Reproduce the first line and every line after it, exactly, through the one containing "const baseEdgeRadius = 0.6;". Leave out the rest.

> _Data block_
▬▬▬▬▬▬▬▬▬▬

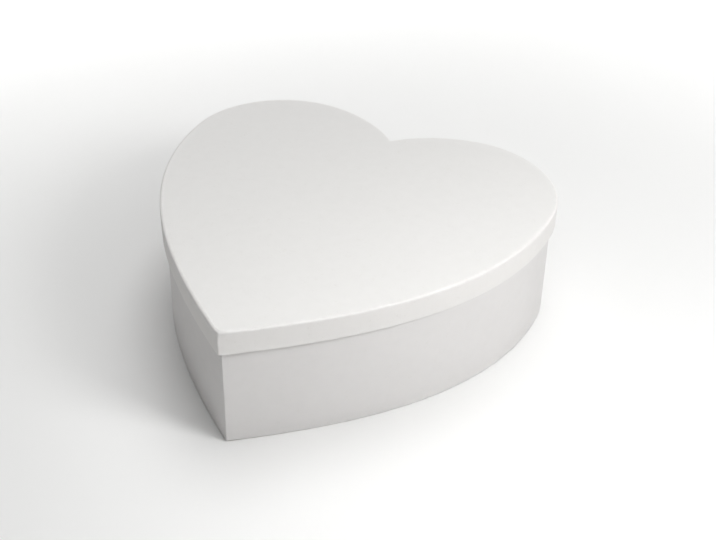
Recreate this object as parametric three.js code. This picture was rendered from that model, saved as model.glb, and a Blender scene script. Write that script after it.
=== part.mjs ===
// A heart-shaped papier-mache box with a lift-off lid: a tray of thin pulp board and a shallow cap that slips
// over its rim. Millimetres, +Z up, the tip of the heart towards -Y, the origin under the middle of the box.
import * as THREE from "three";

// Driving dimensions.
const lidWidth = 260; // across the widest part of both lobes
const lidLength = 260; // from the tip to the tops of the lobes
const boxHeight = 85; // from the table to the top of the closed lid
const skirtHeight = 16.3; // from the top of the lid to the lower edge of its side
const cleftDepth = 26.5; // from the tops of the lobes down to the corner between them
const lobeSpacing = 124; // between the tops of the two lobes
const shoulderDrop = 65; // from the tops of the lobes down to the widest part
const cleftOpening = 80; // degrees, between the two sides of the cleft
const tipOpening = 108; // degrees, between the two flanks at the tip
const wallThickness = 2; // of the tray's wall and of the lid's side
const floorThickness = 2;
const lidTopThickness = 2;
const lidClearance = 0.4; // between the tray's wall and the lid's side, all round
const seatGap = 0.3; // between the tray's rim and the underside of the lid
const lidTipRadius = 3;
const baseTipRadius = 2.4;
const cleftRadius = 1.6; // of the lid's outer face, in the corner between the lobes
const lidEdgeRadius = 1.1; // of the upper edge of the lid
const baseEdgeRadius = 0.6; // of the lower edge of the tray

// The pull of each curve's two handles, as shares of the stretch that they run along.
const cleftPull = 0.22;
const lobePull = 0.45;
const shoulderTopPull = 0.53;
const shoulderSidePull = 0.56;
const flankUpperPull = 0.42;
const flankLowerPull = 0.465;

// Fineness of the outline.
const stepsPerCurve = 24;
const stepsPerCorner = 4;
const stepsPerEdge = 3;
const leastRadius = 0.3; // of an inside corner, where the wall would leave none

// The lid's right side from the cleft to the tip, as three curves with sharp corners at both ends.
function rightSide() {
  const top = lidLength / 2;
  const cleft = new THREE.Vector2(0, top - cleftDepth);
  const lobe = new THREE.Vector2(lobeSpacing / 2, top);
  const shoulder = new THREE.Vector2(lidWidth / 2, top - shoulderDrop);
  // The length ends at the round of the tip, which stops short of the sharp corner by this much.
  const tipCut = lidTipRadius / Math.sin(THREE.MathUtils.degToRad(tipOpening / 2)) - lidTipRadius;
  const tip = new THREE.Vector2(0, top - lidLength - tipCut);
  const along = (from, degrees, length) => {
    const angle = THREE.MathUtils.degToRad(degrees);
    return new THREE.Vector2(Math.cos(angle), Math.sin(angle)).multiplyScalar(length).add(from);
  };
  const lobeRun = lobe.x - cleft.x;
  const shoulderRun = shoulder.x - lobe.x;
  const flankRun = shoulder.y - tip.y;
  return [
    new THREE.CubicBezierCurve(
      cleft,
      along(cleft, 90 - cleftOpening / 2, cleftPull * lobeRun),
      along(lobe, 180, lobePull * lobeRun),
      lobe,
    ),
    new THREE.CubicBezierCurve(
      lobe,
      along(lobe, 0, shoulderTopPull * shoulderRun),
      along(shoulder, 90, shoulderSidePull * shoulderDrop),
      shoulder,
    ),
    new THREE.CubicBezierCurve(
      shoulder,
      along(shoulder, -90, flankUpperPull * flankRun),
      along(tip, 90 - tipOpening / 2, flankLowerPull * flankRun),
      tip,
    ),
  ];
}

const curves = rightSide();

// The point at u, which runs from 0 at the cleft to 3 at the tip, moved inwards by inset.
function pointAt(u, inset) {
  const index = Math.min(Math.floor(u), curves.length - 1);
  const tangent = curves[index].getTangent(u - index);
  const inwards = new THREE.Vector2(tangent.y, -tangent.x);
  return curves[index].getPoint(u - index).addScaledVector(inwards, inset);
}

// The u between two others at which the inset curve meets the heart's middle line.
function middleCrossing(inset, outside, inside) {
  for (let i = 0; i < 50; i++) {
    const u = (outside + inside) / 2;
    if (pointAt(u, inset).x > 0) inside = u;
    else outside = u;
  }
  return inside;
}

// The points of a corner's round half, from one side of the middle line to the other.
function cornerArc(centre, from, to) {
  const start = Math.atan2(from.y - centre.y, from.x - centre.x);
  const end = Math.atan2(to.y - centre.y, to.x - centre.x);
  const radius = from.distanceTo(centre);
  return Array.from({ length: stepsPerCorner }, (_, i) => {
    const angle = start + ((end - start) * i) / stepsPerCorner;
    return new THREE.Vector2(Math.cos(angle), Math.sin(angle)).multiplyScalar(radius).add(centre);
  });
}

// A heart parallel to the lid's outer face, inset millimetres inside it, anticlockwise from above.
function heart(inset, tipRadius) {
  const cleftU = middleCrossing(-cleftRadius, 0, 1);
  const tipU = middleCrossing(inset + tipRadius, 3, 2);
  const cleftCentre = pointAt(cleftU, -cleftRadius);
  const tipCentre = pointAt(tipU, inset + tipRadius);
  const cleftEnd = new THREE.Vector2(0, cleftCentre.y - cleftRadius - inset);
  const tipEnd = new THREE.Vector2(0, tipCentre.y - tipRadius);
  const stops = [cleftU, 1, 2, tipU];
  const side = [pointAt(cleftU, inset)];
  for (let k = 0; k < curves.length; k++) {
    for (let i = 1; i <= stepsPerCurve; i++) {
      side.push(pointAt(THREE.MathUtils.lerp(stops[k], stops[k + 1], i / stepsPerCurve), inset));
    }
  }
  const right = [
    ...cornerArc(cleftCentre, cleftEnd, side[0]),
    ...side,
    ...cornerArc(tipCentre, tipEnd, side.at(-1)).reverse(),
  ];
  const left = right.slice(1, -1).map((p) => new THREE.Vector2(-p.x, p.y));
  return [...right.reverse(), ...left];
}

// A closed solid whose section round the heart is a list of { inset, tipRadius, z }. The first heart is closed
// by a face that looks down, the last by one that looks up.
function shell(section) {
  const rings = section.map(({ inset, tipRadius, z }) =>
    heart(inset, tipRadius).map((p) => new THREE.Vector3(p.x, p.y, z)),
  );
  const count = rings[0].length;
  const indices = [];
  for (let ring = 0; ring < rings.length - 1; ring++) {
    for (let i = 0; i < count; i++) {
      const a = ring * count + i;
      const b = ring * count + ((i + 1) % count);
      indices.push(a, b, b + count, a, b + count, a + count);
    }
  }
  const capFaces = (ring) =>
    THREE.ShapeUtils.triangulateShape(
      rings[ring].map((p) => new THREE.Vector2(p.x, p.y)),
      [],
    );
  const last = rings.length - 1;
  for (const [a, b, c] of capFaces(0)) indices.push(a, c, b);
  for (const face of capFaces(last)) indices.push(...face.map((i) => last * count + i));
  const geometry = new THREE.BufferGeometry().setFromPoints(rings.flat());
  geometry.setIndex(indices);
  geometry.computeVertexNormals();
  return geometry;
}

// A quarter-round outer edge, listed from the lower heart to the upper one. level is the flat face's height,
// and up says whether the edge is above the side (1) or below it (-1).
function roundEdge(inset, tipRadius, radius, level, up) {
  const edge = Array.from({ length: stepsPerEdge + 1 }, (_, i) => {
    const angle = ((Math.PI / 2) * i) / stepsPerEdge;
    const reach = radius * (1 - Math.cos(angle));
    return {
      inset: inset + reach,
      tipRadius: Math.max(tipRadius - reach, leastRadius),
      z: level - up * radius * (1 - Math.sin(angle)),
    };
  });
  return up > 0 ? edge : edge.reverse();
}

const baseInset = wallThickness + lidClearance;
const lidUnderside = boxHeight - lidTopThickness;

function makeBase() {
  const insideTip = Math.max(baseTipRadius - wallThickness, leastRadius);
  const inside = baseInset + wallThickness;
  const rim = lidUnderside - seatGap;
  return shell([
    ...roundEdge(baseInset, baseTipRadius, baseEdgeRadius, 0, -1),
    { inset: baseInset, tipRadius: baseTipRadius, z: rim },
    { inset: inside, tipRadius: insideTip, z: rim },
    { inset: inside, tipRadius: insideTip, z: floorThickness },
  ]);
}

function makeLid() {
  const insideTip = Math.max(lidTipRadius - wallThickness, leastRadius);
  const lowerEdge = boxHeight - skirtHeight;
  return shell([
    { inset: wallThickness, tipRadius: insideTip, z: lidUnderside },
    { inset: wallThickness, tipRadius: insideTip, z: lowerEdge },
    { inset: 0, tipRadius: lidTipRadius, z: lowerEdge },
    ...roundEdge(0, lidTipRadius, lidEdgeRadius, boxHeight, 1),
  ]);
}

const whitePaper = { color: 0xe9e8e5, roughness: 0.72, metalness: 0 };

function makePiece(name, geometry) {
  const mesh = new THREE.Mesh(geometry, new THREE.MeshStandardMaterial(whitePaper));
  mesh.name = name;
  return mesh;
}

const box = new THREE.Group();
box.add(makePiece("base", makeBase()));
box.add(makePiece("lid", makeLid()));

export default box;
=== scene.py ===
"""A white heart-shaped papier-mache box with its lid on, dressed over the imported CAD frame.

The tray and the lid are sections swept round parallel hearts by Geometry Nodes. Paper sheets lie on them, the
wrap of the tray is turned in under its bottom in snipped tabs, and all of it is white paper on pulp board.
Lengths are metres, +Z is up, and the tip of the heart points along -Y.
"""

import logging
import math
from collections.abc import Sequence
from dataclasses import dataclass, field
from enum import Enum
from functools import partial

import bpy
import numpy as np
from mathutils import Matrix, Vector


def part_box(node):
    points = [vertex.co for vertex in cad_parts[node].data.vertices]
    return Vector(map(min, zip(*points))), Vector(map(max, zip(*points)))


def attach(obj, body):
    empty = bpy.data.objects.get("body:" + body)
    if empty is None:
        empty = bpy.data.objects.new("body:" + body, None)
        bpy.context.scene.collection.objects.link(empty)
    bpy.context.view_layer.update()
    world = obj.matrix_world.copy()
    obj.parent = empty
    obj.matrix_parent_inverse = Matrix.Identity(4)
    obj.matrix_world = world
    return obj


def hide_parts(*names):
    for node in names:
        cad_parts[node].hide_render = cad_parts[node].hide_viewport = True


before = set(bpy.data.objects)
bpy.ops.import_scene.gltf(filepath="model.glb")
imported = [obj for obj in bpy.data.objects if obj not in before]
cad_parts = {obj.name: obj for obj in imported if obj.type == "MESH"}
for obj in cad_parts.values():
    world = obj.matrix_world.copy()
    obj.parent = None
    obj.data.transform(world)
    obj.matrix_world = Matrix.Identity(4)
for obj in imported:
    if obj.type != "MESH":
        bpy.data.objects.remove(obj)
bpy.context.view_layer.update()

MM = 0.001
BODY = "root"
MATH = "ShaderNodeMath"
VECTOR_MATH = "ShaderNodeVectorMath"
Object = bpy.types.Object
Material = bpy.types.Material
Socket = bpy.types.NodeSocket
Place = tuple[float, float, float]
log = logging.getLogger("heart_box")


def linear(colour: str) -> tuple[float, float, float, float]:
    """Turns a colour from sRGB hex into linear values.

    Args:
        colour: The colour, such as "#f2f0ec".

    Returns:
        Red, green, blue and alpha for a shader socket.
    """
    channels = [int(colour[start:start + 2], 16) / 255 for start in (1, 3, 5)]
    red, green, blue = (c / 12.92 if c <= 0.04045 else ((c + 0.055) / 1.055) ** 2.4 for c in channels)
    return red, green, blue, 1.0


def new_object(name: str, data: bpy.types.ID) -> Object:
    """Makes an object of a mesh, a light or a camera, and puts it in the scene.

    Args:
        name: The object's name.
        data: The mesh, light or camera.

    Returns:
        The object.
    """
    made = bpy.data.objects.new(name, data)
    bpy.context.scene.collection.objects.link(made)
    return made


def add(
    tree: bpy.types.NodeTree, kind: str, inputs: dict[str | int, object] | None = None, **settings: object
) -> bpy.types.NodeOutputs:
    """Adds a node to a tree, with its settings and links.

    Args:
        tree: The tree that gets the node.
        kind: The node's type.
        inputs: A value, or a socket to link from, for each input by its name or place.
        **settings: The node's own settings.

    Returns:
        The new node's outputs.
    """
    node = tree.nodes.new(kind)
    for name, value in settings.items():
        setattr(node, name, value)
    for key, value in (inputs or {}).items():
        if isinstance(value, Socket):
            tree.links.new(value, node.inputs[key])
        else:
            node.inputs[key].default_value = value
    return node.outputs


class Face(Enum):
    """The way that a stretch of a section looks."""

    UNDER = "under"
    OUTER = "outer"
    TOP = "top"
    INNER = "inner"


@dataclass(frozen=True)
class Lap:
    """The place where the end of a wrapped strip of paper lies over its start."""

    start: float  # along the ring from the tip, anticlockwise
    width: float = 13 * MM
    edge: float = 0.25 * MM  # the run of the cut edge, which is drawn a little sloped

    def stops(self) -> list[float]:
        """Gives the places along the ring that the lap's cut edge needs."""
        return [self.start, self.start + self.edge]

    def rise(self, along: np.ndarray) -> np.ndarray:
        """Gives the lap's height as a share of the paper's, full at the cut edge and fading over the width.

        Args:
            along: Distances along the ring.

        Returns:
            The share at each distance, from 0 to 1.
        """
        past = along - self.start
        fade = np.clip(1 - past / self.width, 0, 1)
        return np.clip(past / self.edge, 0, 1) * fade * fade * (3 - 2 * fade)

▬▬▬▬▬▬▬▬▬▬

> _Full solution_
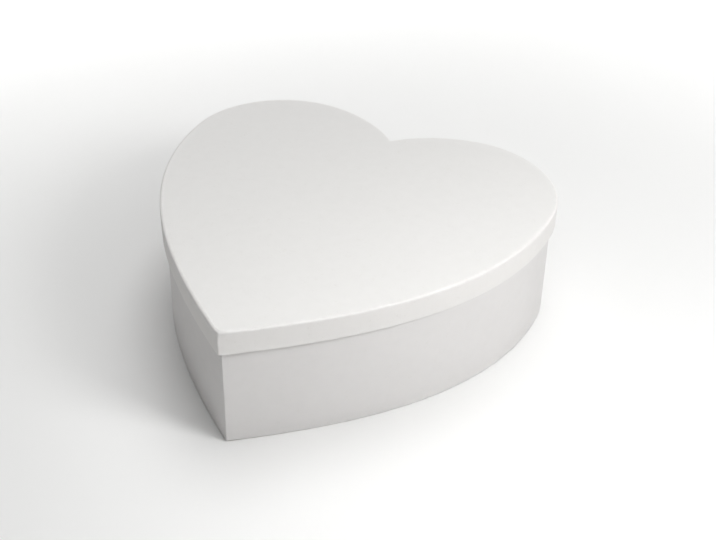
Recreate this object as parametric three.js code. This picture was rendered from that model, saved as model.glb, and a Blender scene script. Write that script after it.
=== part.mjs ===
// A heart-shaped papier-mache box with a lift-off lid: a tray of thin pulp board and a shallow cap that slips
// over its rim. Millimetres, +Z up, the tip of the heart towards -Y, the origin under the middle of the box.
import * as THREE from "three";

// Driving dimensions.
const lidWidth = 260; // across the widest part of both lobes
const lidLength = 260; // from the tip to the tops of the lobes
const boxHeight = 85; // from the table to the top of the closed lid
const skirtHeight = 16.3; // from the top of the lid to the lower edge of its side
const cleftDepth = 26.5; // from the tops of the lobes down to the corner between them
const lobeSpacing = 124; // between the tops of the two lobes
const shoulderDrop = 65; // from the tops of the lobes down to the widest part
const cleftOpening = 80; // degrees, between the two sides of the cleft
const tipOpening = 108; // degrees, between the two flanks at the tip
const wallThickness = 2; // of the tray's wall and of the lid's side
const floorThickness = 2;
const lidTopThickness = 2;
const lidClearance = 0.4; // between the tray's wall and the lid's side, all round
const seatGap = 0.3; // between the tray's rim and the underside of the lid
const lidTipRadius = 3;
const baseTipRadius = 2.4;
const cleftRadius = 1.6; // of the lid's outer face, in the corner between the lobes
const lidEdgeRadius = 1.1; // of the upper edge of the lid
const baseEdgeRadius = 0.6; // of the lower edge of the tray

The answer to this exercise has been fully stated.